— begin GIVEN MATERIAL —

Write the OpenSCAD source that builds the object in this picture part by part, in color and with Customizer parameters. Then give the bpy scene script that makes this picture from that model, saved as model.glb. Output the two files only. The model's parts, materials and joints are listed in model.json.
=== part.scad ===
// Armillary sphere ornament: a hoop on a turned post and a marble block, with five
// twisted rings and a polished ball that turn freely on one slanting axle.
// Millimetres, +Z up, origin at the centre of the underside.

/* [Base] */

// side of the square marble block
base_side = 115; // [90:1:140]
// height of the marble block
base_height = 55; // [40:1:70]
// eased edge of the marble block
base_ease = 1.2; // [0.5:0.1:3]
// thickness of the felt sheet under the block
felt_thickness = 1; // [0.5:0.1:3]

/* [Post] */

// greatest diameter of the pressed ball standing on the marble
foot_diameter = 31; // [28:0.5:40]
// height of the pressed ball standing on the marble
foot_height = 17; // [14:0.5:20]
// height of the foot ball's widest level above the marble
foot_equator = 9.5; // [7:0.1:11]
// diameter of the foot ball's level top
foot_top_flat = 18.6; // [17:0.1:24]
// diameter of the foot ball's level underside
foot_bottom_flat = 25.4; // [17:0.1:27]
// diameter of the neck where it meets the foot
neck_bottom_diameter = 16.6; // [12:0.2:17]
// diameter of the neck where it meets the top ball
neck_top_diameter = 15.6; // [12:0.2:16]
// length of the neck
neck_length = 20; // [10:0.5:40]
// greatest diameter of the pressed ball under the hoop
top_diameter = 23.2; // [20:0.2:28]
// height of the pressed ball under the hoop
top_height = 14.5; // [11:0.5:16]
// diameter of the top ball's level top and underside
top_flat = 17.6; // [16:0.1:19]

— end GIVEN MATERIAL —

> **WHAT THIS TASK INVOLVES**:
Go through the material above line by line and copy it exactly.

> **CORRECT OUTPUT**:
Write the OpenSCAD source that builds the object in this picture part by part, in color and with Customizer parameters. Then give the bpy scene script that makes this picture from that model, saved as model.glb. Output the two files only. The model's parts, materials and joints are listed in model.json.
=== part.scad ===
// Armillary sphere ornament: a hoop on a turned post and a marble block, with five
// twisted rings and a polished ball that turn freely on one slanting axle.
// Millimetres, +Z up, origin at the centre of the underside.

/* [Base] */

// side of the square marble block
base_side = 115; // [90:1:140]
// height of the marble block
base_height = 55; // [40:1:70]
// eased edge of the marble block
base_ease = 1.2; // [0.5:0.1:3]
// thickness of the felt sheet under the block
felt_thickness = 1; // [0.5:0.1:3]

/* [Post] */

// greatest diameter of the pressed ball standing on the marble
foot_diameter = 31; // [28:0.5:40]
// height of the pressed ball standing on the marble
foot_height = 17; // [14:0.5:20]
// height of the foot ball's widest level above the marble
foot_equator = 9.5; // [7:0.1:11]
// diameter of the foot ball's level top
foot_top_flat = 18.6; // [17:0.1:24]
// diameter of the foot ball's level underside
foot_bottom_flat = 25.4; // [17:0.1:27]
// diameter of the neck where it meets the foot
neck_bottom_diameter = 16.6; // [12:0.2:17]
// diameter of the neck where it meets the top ball
neck_top_diameter = 15.6; // [12:0.2:16]
// length of the neck
neck_length = 20; // [10:0.5:40]
// greatest diameter of the pressed ball under the hoop
top_diameter = 23.2; // [20:0.2:28]
// height of the pressed ball under the hoop
top_height = 14.5; // [11:0.5:16]
// diameter of the top ball's level top and underside
top_flat = 17.6; // [16:0.1:19]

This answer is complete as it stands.